------ Exercise material

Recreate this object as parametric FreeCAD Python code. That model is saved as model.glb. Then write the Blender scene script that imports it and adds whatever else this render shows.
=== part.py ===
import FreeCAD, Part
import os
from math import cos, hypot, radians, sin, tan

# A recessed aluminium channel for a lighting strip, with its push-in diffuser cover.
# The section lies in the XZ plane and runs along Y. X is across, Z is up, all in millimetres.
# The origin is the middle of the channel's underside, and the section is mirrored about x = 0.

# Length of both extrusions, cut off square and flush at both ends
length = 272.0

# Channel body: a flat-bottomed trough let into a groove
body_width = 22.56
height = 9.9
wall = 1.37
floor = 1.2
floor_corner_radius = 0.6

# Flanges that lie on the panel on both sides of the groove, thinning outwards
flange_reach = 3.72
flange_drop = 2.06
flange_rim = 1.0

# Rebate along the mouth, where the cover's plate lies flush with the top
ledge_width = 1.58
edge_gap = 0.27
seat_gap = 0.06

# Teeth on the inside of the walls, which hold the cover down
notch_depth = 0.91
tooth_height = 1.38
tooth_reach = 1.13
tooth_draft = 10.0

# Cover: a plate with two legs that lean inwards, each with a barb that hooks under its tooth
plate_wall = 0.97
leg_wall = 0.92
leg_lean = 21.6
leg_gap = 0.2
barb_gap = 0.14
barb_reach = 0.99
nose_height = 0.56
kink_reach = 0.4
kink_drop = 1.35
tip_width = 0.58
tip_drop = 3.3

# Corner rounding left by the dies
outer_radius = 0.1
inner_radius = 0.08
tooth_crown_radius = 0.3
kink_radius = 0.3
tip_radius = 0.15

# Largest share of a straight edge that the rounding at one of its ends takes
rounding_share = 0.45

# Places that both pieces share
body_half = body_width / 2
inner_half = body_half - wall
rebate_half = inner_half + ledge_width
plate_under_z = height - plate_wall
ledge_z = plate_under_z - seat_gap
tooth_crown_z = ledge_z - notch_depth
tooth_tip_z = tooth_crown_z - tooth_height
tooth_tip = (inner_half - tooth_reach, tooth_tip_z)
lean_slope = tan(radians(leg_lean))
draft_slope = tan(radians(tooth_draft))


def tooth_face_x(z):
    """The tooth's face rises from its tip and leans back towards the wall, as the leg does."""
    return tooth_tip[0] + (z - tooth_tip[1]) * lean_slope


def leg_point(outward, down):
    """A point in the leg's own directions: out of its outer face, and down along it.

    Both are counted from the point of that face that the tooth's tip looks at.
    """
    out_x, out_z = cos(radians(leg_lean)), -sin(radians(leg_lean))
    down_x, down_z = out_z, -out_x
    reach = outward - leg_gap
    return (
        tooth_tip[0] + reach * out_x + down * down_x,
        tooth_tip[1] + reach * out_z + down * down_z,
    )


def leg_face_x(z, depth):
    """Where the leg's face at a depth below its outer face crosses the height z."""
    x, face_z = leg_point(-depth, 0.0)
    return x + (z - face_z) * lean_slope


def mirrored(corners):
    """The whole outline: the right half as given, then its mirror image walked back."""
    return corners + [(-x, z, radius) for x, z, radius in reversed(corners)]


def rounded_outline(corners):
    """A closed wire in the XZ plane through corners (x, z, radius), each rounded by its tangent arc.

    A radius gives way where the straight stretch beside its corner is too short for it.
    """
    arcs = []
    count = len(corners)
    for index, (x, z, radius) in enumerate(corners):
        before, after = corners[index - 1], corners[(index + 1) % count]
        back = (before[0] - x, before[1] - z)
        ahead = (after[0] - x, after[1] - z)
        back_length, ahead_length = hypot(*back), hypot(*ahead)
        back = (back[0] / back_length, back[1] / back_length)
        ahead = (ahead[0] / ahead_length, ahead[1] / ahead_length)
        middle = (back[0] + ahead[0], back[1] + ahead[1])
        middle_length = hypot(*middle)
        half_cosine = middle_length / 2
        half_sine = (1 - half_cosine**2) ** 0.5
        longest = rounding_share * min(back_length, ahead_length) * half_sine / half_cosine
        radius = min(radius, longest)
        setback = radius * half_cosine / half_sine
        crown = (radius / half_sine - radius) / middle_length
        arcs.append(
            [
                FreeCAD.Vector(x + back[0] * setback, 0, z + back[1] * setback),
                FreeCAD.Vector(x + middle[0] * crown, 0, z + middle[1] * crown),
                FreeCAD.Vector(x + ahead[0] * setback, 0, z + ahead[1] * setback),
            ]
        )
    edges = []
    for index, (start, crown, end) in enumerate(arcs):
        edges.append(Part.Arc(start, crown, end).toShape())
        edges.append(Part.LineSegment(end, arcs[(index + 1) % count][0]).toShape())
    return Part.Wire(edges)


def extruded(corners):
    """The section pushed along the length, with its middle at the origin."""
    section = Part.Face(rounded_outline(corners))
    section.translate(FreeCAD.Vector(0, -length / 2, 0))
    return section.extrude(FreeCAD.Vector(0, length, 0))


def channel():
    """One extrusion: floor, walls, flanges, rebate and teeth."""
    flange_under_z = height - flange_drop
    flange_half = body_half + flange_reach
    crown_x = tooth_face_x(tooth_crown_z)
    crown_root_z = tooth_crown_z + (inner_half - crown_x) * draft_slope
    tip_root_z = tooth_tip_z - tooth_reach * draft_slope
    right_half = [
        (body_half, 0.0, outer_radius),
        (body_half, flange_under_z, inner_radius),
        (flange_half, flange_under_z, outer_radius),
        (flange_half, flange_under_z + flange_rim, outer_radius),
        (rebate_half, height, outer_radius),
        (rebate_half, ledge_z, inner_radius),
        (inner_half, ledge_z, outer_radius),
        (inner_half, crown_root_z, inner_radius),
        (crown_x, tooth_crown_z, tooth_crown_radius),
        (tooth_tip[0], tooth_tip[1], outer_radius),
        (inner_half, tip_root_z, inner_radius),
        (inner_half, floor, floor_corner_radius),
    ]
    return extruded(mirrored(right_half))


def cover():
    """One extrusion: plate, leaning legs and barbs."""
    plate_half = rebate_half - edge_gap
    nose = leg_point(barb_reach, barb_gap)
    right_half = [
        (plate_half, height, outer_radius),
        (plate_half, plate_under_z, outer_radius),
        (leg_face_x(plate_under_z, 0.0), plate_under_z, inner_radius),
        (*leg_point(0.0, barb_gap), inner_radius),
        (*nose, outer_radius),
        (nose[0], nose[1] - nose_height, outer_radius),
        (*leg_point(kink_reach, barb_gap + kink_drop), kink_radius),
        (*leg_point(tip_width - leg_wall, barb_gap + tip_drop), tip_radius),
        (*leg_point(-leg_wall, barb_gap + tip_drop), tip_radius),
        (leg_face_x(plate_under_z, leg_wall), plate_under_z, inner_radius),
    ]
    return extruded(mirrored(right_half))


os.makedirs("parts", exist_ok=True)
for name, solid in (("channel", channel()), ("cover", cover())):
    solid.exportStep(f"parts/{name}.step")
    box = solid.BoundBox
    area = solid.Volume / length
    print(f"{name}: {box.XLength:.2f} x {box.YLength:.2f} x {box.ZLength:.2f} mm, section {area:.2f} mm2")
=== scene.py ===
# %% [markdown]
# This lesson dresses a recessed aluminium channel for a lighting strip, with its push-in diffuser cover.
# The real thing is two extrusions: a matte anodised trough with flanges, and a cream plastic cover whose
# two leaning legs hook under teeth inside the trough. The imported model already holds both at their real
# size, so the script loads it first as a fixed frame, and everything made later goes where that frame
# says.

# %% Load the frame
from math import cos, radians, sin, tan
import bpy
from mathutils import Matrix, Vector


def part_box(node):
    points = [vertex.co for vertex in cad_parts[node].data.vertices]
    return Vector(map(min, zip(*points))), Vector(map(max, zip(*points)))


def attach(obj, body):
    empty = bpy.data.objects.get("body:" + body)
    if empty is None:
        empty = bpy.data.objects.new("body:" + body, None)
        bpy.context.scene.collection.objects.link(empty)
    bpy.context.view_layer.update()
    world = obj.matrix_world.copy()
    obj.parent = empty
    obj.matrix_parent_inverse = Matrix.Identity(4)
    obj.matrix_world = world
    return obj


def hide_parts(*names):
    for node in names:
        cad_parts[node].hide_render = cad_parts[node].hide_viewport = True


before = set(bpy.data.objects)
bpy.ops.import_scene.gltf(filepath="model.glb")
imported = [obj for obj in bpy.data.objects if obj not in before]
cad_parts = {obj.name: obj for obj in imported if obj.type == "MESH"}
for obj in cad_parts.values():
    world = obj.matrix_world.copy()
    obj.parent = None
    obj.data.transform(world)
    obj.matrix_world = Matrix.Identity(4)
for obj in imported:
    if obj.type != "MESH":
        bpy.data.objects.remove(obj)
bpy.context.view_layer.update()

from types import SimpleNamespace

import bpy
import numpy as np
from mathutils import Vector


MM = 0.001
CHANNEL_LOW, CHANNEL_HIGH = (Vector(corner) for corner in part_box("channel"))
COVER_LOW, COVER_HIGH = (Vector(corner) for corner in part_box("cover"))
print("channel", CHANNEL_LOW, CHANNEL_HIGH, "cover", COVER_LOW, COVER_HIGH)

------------
------ Exercise material

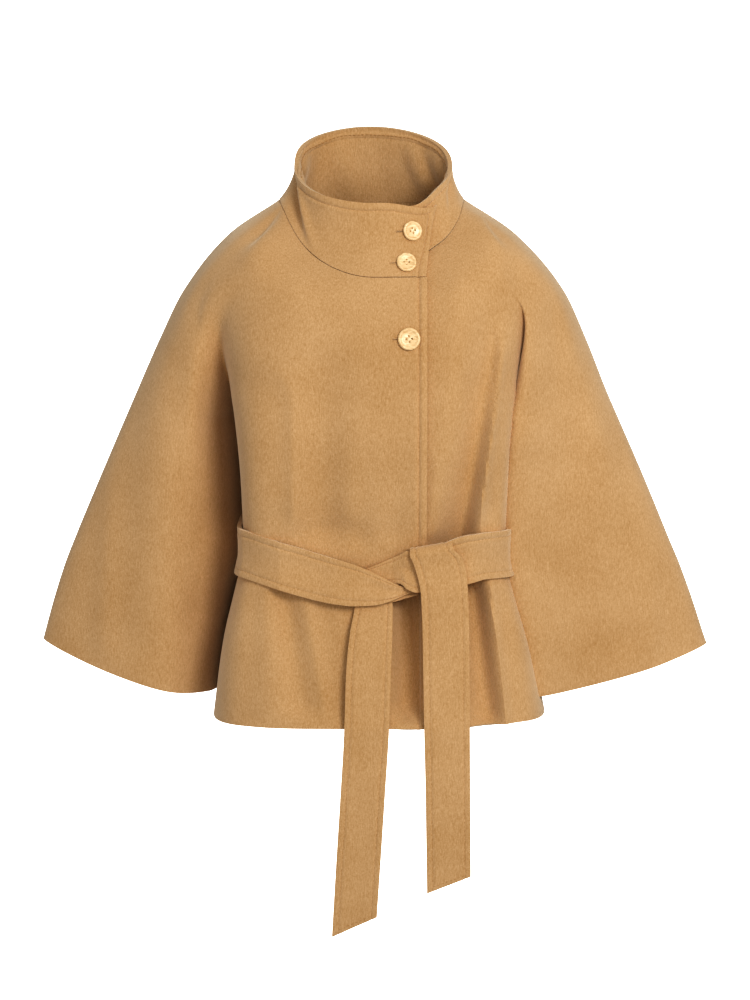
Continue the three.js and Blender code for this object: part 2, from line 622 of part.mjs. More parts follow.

------------
------ Exercise material

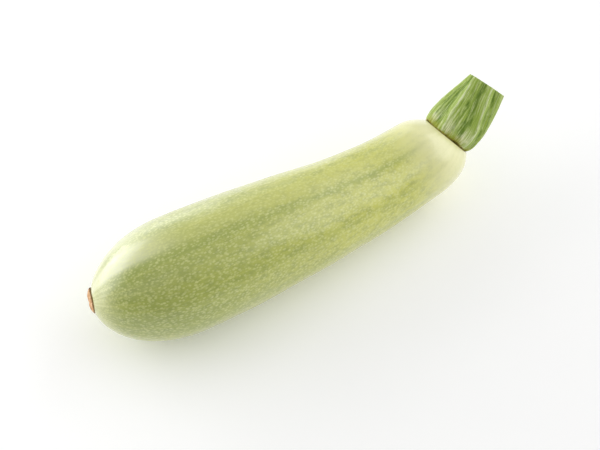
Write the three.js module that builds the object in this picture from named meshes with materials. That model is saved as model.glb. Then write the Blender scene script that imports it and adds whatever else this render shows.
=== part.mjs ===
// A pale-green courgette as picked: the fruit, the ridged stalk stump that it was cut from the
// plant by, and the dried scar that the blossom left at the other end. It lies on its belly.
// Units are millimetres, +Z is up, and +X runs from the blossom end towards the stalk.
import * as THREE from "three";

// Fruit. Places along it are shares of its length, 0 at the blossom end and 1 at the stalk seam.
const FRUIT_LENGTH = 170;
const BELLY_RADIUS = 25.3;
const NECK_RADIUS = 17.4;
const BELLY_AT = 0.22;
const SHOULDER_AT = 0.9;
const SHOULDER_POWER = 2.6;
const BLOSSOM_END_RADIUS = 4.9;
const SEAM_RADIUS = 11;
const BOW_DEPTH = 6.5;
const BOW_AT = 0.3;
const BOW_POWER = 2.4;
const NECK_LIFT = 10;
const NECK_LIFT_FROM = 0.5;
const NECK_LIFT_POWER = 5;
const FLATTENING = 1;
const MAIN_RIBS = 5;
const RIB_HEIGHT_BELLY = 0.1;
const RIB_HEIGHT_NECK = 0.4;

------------

## Problem description
Reproduce exactly the lines from the line with "box = solid.BoundBox" to the line with "for node in", both end lines included.

## Task solution
    box = solid.BoundBox
    area = solid.Volume / length
    print(f"{name}: {box.XLength:.2f} x {box.YLength:.2f} x {box.ZLength:.2f} mm, section {area:.2f} mm2")
=== scene.py ===
# %% [markdown]
# This lesson dresses a recessed aluminium channel for a lighting strip, with its push-in diffuser cover.
# The real thing is two extrusions: a matte anodised trough with flanges, and a cream plastic cover whose
# two leaning legs hook under teeth inside the trough. The imported model already holds both at their real
# size, so the script loads it first as a fixed frame, and everything made later goes where that frame
# says.

# %% Load the frame
from math import cos, radians, sin, tan
import bpy
from mathutils import Matrix, Vector


def part_box(node):
    points = [vertex.co for vertex in cad_parts[node].data.vertices]
    return Vector(map(min, zip(*points))), Vector(map(max, zip(*points)))


def attach(obj, body):
    empty = bpy.data.objects.get("body:" + body)
    if empty is None:
        empty = bpy.data.objects.new("body:" + body, None)
        bpy.context.scene.collection.objects.link(empty)
    bpy.context.view_layer.update()
    world = obj.matrix_world.copy()
    obj.parent = empty
    obj.matrix_parent_inverse = Matrix.Identity(4)
    obj.matrix_world = world
    return obj


def hide_parts(*names):
    for node in names:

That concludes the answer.